Ok, I wasn't meaning to imply there has been no news since 2009, obviously it's being kicked around currently. I just went looking for one piece of hard information, from the wikipedia entry, and came up empty. The "In Vitro Meat Consortium" seems to have consisted of a one-time symposium in 2007 and a study on costs their own website has no record of.

I started following the links in the Huffpo article you note, and it was extremely unedifying- a bunch of other newspaper and Huffpo articles quite short on hard information. So back to google, which turns up an article that seems to document the efforts of the Dutch company you refer to. ft.com . That is a pretty good article, at the popular science level anyway, that doesn't handwave away the costs and difficulties of the endeavor that stand in the way of any practical commercial venture. If you look at that article, you'll note a similarity in the pictures to those in Wharfie's article on (work that might, in the indefinite future, lead to really expensive ) lab-grown transplant organs,

One common thread floating through a lot of the popular articles, including the FT article, is the X-prize style contest promoting this funded by PETA. They have their obvious motives, and that's fine. But from PETA's ethical point of view, just promoting vegetarianism is a better option all around. More energy efficient, cheaper, probably healthier, and a lot greener than our current meat-heavy industrial food production system. Plus, it doesn't require any "and then a miracle occurs" scientific handwaving. A vegetarian world would forestall Malthusian doom a lot more easily that test tube meat, and it'd be a simple rationalization of current food production using existing technology.
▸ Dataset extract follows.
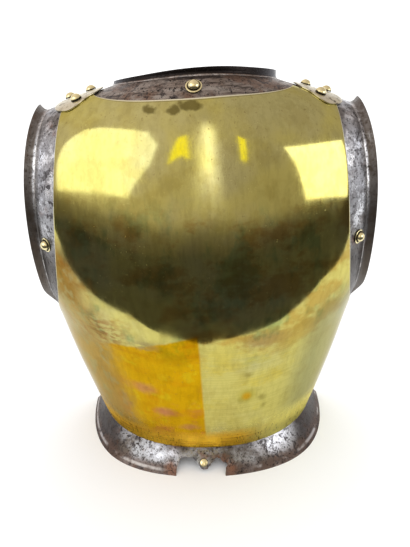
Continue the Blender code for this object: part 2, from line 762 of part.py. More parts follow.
def build():
    for old in list(bpy.data.objects):
        bpy.data.objects.remove(old, do_unlink=True)
    steel = material("steel", (0.32, 0.30, 0.30), 0.38, 1.0)
    brass = material("brass", (0.80, 0.62, 0.22), 0.12, 1.0)
    pale_brass = material("pale_brass", (0.70, 0.62, 0.40), 0.30, 1.0)
    rivet_brass = material("rivet_brass", (0.86, 0.70, 0.32), 0.15, 1.0)

    grid = Grid()
    plate = steel_sheet(grid, steel)
    thicken(plate, STEEL_THICK, -1.0)
    cover = brass_sheet(grid, brass)
    straps = [strap_plate("shoulder_plate_left", -1, pale_brass),
              strap_plate("shoulder_plate_right", 1, pale_brass)]
    cut(plate, table_cutter())
    cut(plate, notch_cutter())
    cut(plate, slit_cutter(-1))
    cut(plate, slit_cutter(1))

    for name, place, direction, lift, head in rivet_places(grid):
        outline = rivet_outline(lift, STEEL_THICK, head)
        lathe(name, outline, place, direction, rivet_brass)
        cutter = hole(place, direction, name + "_hole")
        cut(plate, cutter)
        if lift > 0:
            cut(cover, cutter)
            side = 1 if place[0] > 0 else 0
            cut(straps[side], cutter)
    for piece in bpy.data.objects:
        piece.location.y += BACK_DEPTH / 2


build()
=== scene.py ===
# %% [markdown]
# Backplate of a heavy cavalry cuirass.
# The real thing is a plate of steel about a millimetre thick, beaten over a stake until it
# fits a rider's back, and faced with a sheet of polished brass. It stands here on its waist
# flange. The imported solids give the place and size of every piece. This script gives each one
# its fine surface and its finish.

# %% Load the frame
import math

import bpy
import numpy as np
from mathutils import Matrix, Vector


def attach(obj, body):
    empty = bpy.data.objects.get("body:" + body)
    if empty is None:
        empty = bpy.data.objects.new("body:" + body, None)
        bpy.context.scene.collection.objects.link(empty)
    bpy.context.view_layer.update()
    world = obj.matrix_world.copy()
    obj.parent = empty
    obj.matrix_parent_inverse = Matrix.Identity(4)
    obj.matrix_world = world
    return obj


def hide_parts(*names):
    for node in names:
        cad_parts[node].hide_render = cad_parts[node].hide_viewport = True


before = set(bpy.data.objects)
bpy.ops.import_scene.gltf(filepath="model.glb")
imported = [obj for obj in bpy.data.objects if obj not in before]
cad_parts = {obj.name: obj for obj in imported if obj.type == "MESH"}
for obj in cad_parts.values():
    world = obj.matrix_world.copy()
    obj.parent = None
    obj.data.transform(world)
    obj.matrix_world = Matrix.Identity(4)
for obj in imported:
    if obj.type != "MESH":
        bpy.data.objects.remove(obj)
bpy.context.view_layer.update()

# %% [markdown]
# The plate's sizes. The back is worked out from cross-sections, as a patternmaker would draw
# it: each rung of the ladder from waist to shoulder has a width, a depth and a boxiness, and a
# smooth curve runs through the rungs. The same numbers shaped the solids, so the fine surface
# lies exactly where they do.

# %% Sizes of the plate
SHOULDER_HEIGHT = 0.4235
WAIST_HEIGHT = 0.0237
BACK_DEPTH = 0.1694
HALF_WIDTH = 0.2022
SHOULDER_DROP = 0.0375
NAPE_LIFT = 0.031
NAPE_SPREAD = 0.055
NAPE_START_RUNG = 0.62
FURROW_DEPTH = 0.0045
FURROW_SPREAD = 0.030
STEEL_BORDER = 0.0300
STEEL_THICK = 0.0012
BRASS_THICK = 0.0006
STRAP_PLATE_THICK = 0.0010
GAP = 0.0003
FLANGE_SIDE_FLARE = 0.0150
FLANGE_BACK_FLARE = 0.0220
FLANGE_SQUARE = 0.035
FLANGE_DISH = 0.0022
FLANGE_TRIM = 0.0024
BRASS_WAIST_CLEARANCE = 0.0012
NOTCH_WIDTH = 0.0590
NOTCH_CENTRE = -0.0085
SLIT_LENGTH = 0.034
SLIT_WIDTH = 0.0045
SLIT_DEPTH = 0.015
SLIT_DROP = 0.0020
LIP_TURN = math.radians(70)
ARM_LIP_RADIUS = 0.0060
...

I'm not meaning to give you a hard time about this, it's nothing personal, and it's really not that big a deal. I'm generally curious about science, and I like to look things up. What I found out this time around is consistent with my initial gut reaction, it's just not a particularly practical looking direction. It's a little frustrating that I'm so obviously unconvincing in my efforts, but to circle back to to the thread topic, it's not as frustrating as trying to make a rational argument against, say, Scott Walker and the national conservative machine effort on his behalf in Wisconsin that might actually convince a Republican. Me, I'd be perfectly happy if somebody was willing to stand up in Congress and explain how deeply irrational corn ethanol is on the energy front as well as the food front. I guess I'll get back to Scott Walker instead.